Georgina Odafe, Naijanewstalk
The largest online marketplace in Africa, Jumia, has recently launched its first drone delivery in Africa.
Jumia online marketplace made this possible through its partnership with one of the global drone delivery companies based in California, Zipline.
The drone delivery service has been in the testing stage for some time. Jumia recently conducted a pilot test in Ghana to test the drone technology and how well it works for deliveries.
During the test, Jumia made deliveries for one hour from a distance of 85km using the Zipline drones.
Such innovation is uncommon in African logistics.
Jumia online marketplace has once more proved to be a pioneer of innovations and its readiness to improve customer service. Now Jumia buyers can get their orders at home through Zipline drones.
The drone delivery service is currently available in Ghana, where over a hundred deliveries have been done using drone technology.
Apoorva Kumar, Jumia’s chief operations officer, said that the drone delivery service with Zipline drone would enable Jumia online marketplace customers in remote and rural areas of Africa to get their orders delivered at home. The drone technology allows for speed and sustaining safety during deliveries.
“Whether customers are ordering from the fashion, electronics, health, or other categories, the Zipline logistics system will supply quick and convenient access,” he added.
Senior Vice President of Zipline Africa, Daniel Marfo, has conveyed his company’s pleasure at the partnership with Jumia, assuring that this collaboration will stimulate the growth of small businesses in Africa.
A report by Forbes showed Africa is not doing satisfactorily in areas such as accessibility to roads and energy but has made notable improvements in internet access. This is because entrepreneurs in the tech world and FinTech startups have been utilising the internet and technology to solve problems in the life of the average African.

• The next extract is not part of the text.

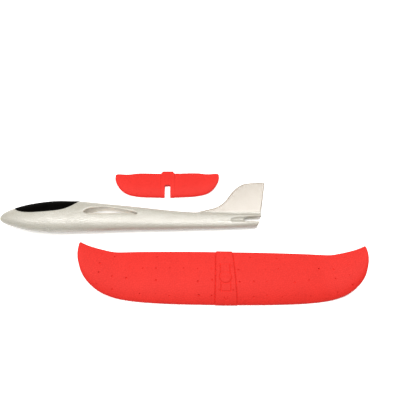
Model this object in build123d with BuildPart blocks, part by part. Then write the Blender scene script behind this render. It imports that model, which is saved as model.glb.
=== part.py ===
from build123d import *
import os
from math import copysign, cos, pi, radians, sin, sqrt

os.makedirs("parts", exist_ok=True)

# A foam hand-launch glider, laid out flat in its three mouldings: the wing in front, the fuselage
# on its right side behind it, the tailplane behind the fuselage.
# Millimetres and degrees. X runs along the wing, Y away from the viewer, Z up from the floor.

# ---------------------------------------------------------------- layout on the floor
layout_length = 625.2
layout_depth = 247.5
wing_yaw = -0.45
wing_trailing_edge_y = -35.4
tailplane_yaw = 1.4
tailplane_x = -32.6
tailplane_trailing_edge_y = layout_depth / 2 - 5.8
fuselage_yaw = 0.8
fuselage_pitch = 1.0
nose_y = 17.0
nose_height = 16.05

# The two flat pieces are drawn this much low, then cut off level at the floor.
underside_trim = 0.05

# ---------------------------------------------------------------- wing
wing_span = 484.6
wing_chord = 87.3
wing_thickness = 10.0
wing_tip_rise = 20.0
wing_flat_half = 165.0
wing_rise_power = 1.3
wing_nose_lift = 2.4
wing_edge_thickness = 1.4
wing_band_width_front = 35.0
wing_band_width_rear = 28.0
wing_band_proud = 0.6
wing_band_overhang = 1.3

# Span station, leading edge ahead of and trailing edge behind the root's trailing-edge line.
wing_stations = [
    (0, wing_chord, 0.0),
    (60, 86.8, 0.0),
    (110, 85.4, -0.7),
    (150, 82.5, -1.6),
    (172, 79.2, -2.7),
    (187, 75.2, -3.3),
    (201.3, 69.2, -1.5),
    (215.5, 59.4, 1.1),
    (227, 47.6, 3.9),
    (235.2, 33.6, 6.8),
    (wing_span / 2, 14.0, 9.8),
]

# ---------------------------------------------------------------- tailplane
tailplane_span = 196.0
tailplane_chord = 51.2
tailplane_thickness = 6.0
tailplane_nose_lift = 1.8
tailplane_edge_thickness = 1.2
tailplane_flat_half = 56.0
tailplane_tip_rise = 5.0
tailplane_rise_power = 1.5
tailplane_band_width = 26.0
tailplane_band_proud = 0.5
tailplane_tab_width = 22.0
tailplane_tab_rear = 5.4
notch_width = 10.0
notch_depth = 24.3

tailplane_stations = [
    (0, tailplane_chord, 1.0),
    (20, 50.9, 1.1),
    (40, 50.2, 1.6),
    (52, 49.3, 1.7),
    (61, 47.9, 1.1),
    (70, 45.7, -0.7),
    (79, 41.6, -1.7),
    (87, 34.7, -1.8),
    (92, 28.2, -1.9),
    (96, 20.4, -2.9),
    (tailplane_span / 2, 13.6, -5.2),
]

# Both raised centre bands stop this far above the underside.
band_floor = 0.3

# ---------------------------------------------------------------- fuselage
fuselage_length = 452.4

# Station behind the nose, top and bottom lines about the datum line, half width, squareness:
# 2 is an oval, more is a rounder-cornered box.
fuselage_stations = [
    (3, 7.6, -5.8, 4.6, 2.0),
    (10, 13.0, -9.6, 7.6, 2.0),
    (22, 18.6, -13.8, 10.2, 2.0),
    (40, 24.8, -18.8, 12.3, 2.05),
    (62, 29.4, -22.4, 13.5, 2.1),
    (90, 32.6, -24.0, 14.0, 2.15),
    (125, 32.6, -23.6, 13.5, 2.2),
    (160, 29.4, -22.8, 12.4, 2.25),
    (200, 25.4, -21.5, 11.2, 2.35),
    (250, 20.0, -20.3, 10.0, 2.5),
    (300, 14.6, -19.4, 9.1, 2.7),
    (350, 11.4, -18.3, 8.4, 2.9),
    (400, 9.3, -16.8, 7.8, 3.1),
    (fuselage_length + 1, 8.6, -15.6, 7.4, 3.2),
]
nose_point = (0, -0.5)

# The canopy's lower edge, from its front tip past the cheek to its top rear corner.
canopy_skin = 0.6
canopy_top = 60.0
canopy_edge = [
    (20.5, 18.5),
    (28.0, 11.6),
    (37.0, 8.2),
    (64.0, 7.0),
    (88.5, 9.2),
    (104.0, 12.2),
    (115.6, 17.6),
    (131.2, 34.0),
]

# The fin's front line sweeps up out of the boom; its rear line leans back.
fin_thickness = 6.0
fin_edge_radius = 1.8
fin_corner_radius = 3.0
fin_root = 4.0
fin_tip = (465.6, 74.4)
fin_heel = (452.0, 12.0)
fin_toe = (451.4, fin_root)
fin_front_line = [
    (326.0, 11.4),
    (353.0, 17.4),
    (375.0, 24.6),
    (388.5, 36.0),
    (402.0, 53.6),
    (419.0, 67.9),
    (438.0, 72.8),
]

# The wing slot is the section of the wing's centre band with a clearance all round.
wing_slot_front = 140.8
wing_slot_bottom = 5.8
wing_slot_clearance = 0.7

# The tail slot opens to the rear; the web ahead of it fills the tailplane's notch.
tail_slot_front = 420.5
tail_slot_bottom = -5.7
tail_slot_height_front = 7.7
tail_slot_height_rear = 9.7
seat_front = 396.0
seat_clearance = 0.6
web_thickness = 9.0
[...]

According to VOA, the drone delivery service with Jumia is off to a good start, except for problems which might arise from poor address systems.
Ken Gichinga, a chief economist in Nairobi, Kenya said drone technology has the potential to unlock the industry where delivery services are concerned, only if geo-mapping is utilised.
The United Nations conference on trade and development also mentioned that Africa is behind in essential areas like electronic trade, which results from a lack of a working payment system, internet connectivity and other policies enforced by the government.
Another problem that Jumia and Zipline drone delivery service might encounter is the need for privacy by most Africans.
According to Wohoro Ndohho, an economist who spoke to VOA, less than 40% of African countries agreed to adopt the legislation on data privacy. Most are afraid of being harmed when their personal information is shared.
While the use of Zipline drone technology for the delivery services of Jumia is applaudable, one can not help but notice that the service is not yet available in Nigeria, one of Jumia’s largest markets.
Although drone technology is already being used in Africa by industries such as medicine, it is hoped that the Jumia group will soon expand their drone delivery services to all eleven African countries where it operates.